We will now be voting in our third election in just over two months: October 4th was the district primary and November 8th was the California statewide special election. The General Election is Dec 6th.

Steve Young for Congress

The 48th District has historically voted Republican and will likely go to Republican John Campbell. But Democrat Steve Young has a chance. Young has an excellent organization and it is possible that the GOP vote will be split between Campbell and Minuteman founder Jim Gilchrist.

I’ve spoken with the Campbell campaign. They told me he is fiscally responsible and strongly supports President Bush’s economic policies. When I started laughing at the contradiction, they knew they had lost my vote.
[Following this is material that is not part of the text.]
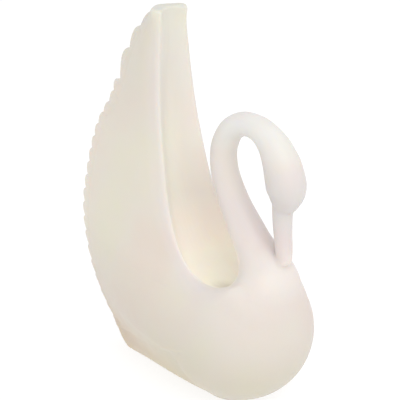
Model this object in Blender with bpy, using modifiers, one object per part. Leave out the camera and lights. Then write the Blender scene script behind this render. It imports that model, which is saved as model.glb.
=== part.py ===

I believe Steve Young offers a reasonable alternative for change.

A friend of mine attended the Steve Young pancake breakfast this morning and emailed this summary:

My wife and I attended this morning’s pancake breakfast for Steve Young. The turnout was good and supportive of what he is trying to do. There were several speakers that offered their support. Tom Umberg, Frank Barbaro and Pat Kelly were enthusiastic about Young’s chances provided that the Democrats come out and vote. Kelly, who is Secretary Treasurer of Teamsters Union local 952 indicated that a strong effort is needed to have Democrats from all over the nation come to the support of Young. A victory in this traditional Republican area would do a lot to energize the Democratic party.

Again it was stressed that the turnout for this election will be very small. With Gilchrist expected to garner some of the votes that would go to Campbell a significant vote of registered Democratic voters will make Young a winner.

PS – the pancakes were good.

The campaign needs money and volunteers to make phone calls to get out the vote: (949) 640-4400

Best Regards, CR Calculated Risk

P.S. This will be an interesting week for housing data. Both New and Existing home sales will be reported this week and the Q3 OFHEO House Price Index will be released Dec 1st.